I’m not sure your analysis on the reasons for the end of the Atlantic Slave Trade (which is not identical tot he abolition of slavery in general) is correct or anything approaching correct. There were numerous reasons for the abolition of the Atlantic Slave Trade. Philip Dwyer, Professor of History at Newcastle University writes this while refuting Steven Pinker’s book in an academic analysis The Better Angels of our Nature;
A recent analysis of various cases of abolition around the world reveals the extent to which other motives, often masked as humanitarianism, played a role. The British naval campaign against slavery from the mid-nineteenth century was motivated by a desire to enforce abolition, yes, but was also driven by the British desire to control the seas, as well as a personal desire on the part of many navy captains for prize money.

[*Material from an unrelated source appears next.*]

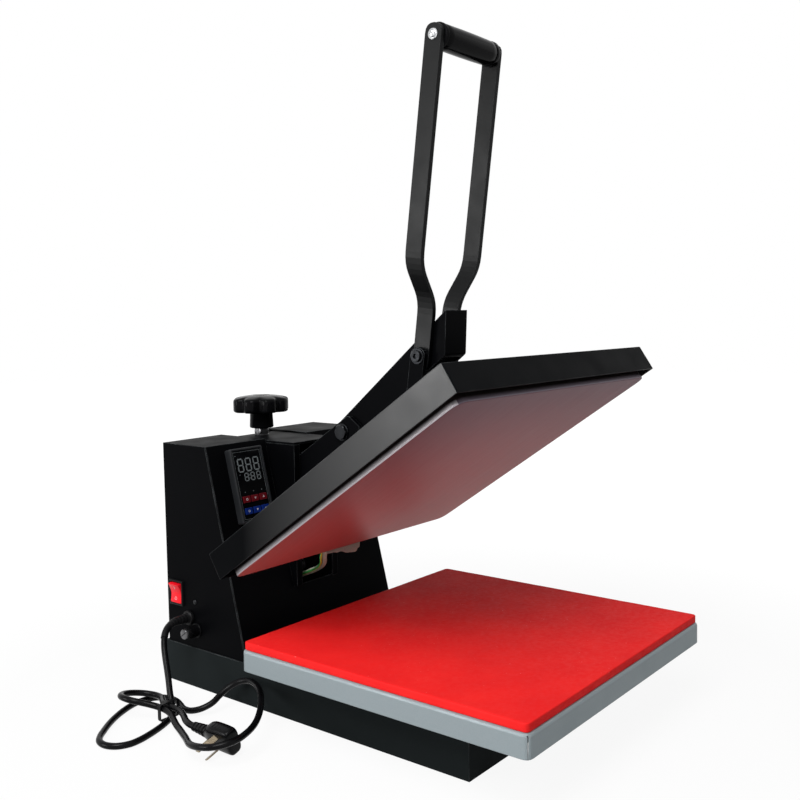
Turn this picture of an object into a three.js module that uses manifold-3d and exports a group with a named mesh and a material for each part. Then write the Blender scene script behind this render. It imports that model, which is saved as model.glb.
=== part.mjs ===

Dwyer, P. (2018). Whitewashing History. Historical Reflections/Réflexions Historiques, 44(1), 59.
Of course, as Dwyer notes, Enlightenment values also did play some assisting role. So it doesn’t appear to have anything to do with “low costs” at all. Secondly, you’re simply wrong about this being an abolition of anything other than the Atlantic Slave Trade. By the time the Middle Ages ended, slavery had almost been wiped off of the European continent. This is because Christians came to believe, towards the end of the classical period, that the New Testament ruled out owning fellow Christians as slaves – only pagans. As the number of pagans continued to dwindle as the masses voluntarily became convinced of the message of Christ, the potential pool of slaves vanished into near existence, and did indeed almost end entirely by the end of the Middle Ages.
The Atlantic Slave Trade erupted in the century after the end of the Middle Ages which brought back slavery into the forefronts. But in any case, some sort of “abolition” (of which took place over a very large extent of time) did take place during the Middle Ages due to Christian motives.